━━ Recorded data ━━
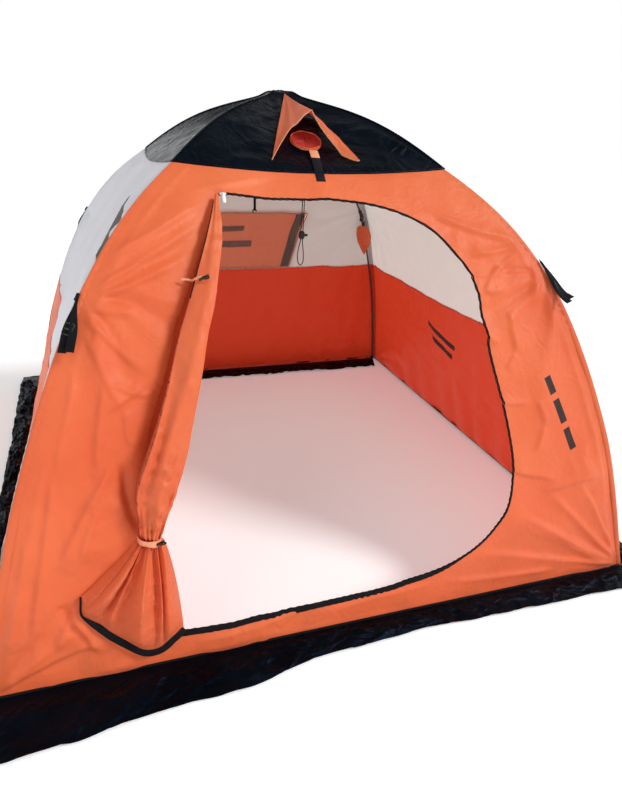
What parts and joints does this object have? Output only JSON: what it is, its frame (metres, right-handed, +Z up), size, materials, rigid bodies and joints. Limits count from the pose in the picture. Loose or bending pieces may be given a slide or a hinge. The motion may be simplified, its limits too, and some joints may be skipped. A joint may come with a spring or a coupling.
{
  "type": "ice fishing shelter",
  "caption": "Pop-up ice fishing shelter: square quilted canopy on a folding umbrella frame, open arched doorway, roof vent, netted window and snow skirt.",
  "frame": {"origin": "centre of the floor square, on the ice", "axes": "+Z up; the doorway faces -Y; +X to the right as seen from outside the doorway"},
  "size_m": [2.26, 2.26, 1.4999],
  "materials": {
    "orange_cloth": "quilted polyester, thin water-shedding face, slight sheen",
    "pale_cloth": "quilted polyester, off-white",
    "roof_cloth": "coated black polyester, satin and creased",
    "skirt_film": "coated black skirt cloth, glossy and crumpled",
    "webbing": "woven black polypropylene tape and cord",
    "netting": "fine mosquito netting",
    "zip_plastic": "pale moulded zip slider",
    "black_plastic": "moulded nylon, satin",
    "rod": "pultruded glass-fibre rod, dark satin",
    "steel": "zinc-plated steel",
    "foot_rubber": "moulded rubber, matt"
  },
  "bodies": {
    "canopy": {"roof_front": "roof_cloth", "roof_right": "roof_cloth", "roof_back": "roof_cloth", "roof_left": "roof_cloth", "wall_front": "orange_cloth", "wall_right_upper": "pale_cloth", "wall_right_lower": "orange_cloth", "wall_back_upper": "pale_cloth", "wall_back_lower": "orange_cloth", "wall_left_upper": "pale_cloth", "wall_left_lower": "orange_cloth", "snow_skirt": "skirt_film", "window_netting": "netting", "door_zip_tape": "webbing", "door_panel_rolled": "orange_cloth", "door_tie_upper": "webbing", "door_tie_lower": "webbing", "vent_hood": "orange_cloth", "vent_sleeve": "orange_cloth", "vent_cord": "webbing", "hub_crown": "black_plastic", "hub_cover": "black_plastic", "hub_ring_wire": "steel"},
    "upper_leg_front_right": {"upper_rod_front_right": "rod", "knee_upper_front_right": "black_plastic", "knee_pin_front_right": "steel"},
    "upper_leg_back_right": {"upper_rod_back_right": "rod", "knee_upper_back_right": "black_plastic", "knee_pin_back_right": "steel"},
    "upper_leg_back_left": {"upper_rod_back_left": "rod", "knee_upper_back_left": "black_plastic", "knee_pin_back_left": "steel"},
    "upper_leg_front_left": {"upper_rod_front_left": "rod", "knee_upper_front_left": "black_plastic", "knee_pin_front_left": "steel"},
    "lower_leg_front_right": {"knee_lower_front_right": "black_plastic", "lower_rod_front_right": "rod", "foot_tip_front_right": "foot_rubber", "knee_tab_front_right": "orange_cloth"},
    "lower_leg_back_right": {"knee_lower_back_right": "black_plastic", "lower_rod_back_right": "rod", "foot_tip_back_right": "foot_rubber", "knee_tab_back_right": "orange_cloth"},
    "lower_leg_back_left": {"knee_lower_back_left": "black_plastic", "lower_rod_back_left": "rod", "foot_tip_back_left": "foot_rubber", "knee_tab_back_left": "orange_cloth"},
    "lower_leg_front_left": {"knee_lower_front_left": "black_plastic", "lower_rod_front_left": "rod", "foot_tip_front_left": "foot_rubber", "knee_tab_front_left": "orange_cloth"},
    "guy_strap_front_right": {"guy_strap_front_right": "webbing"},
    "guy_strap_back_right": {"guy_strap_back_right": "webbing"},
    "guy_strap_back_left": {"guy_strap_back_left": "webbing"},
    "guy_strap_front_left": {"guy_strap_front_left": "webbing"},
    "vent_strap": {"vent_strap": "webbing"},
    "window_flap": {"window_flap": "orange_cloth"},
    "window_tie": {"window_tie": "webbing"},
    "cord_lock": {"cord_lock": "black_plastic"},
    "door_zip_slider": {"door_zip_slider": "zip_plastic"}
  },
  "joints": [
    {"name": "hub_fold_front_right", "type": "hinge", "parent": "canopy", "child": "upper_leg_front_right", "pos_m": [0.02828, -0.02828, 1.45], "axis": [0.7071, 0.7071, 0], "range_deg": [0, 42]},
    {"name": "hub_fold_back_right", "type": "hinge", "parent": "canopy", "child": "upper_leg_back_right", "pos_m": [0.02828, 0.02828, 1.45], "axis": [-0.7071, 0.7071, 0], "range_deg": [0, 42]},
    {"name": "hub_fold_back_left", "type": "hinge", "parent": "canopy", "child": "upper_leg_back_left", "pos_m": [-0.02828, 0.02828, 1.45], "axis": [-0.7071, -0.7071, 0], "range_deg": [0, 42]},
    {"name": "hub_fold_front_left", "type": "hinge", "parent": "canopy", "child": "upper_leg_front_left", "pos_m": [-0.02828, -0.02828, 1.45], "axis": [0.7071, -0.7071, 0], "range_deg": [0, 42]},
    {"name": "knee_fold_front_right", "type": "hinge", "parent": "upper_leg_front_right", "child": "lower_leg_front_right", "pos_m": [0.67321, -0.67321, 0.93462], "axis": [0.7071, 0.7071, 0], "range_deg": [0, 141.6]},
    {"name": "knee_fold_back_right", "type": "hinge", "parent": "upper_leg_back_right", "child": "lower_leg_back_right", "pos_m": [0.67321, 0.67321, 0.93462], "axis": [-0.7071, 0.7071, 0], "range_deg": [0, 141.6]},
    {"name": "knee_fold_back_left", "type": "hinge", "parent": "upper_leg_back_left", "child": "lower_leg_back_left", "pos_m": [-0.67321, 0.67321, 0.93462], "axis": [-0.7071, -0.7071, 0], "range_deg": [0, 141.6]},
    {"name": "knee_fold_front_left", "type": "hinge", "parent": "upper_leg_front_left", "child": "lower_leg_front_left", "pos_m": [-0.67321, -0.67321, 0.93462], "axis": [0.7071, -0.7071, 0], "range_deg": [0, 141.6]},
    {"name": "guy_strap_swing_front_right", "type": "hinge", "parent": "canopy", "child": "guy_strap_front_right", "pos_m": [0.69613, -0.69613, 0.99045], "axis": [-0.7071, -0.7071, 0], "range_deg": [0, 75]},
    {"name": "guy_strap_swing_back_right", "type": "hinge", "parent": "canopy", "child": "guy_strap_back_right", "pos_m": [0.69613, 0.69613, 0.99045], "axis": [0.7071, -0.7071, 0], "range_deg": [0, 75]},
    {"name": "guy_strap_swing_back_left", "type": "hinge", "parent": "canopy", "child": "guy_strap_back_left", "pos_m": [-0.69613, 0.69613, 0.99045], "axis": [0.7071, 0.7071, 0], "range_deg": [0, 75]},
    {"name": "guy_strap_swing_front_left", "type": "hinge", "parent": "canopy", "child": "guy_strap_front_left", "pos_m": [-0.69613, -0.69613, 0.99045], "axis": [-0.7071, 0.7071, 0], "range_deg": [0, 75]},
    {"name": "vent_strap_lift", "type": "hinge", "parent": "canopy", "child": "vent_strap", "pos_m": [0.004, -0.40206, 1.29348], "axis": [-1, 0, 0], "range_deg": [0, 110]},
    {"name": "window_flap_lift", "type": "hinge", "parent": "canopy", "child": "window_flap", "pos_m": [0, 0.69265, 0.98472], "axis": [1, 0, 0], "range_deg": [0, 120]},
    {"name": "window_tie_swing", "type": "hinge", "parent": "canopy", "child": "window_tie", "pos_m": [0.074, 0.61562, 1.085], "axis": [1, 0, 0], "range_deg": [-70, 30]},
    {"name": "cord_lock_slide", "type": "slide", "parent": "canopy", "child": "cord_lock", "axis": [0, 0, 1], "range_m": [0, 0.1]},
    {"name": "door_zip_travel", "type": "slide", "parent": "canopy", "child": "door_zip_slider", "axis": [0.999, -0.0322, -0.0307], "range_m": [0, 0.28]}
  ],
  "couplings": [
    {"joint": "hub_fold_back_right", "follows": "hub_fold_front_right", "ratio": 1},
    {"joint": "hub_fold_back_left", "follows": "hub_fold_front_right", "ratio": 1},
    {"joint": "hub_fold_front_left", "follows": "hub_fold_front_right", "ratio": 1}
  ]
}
━━━
Of the lines above, copy each that contains "from".

What parts and joints does this object have? Output only JSON: what it is, its frame (metres, right-handed, +Z up), size, materials, rigid bodies and joints. Limits count from the pose in the picture. Loose or bending pieces may be given a slide or a hinge. The motion may be simplified, its limits too, and some joints may be skipped. A joint may come with a spring or a coupling.
  "frame": {"origin": "centre of the floor square, on the ice", "axes": "+Z up; the doorway faces -Y; +X to the right as seen from outside the doorway"},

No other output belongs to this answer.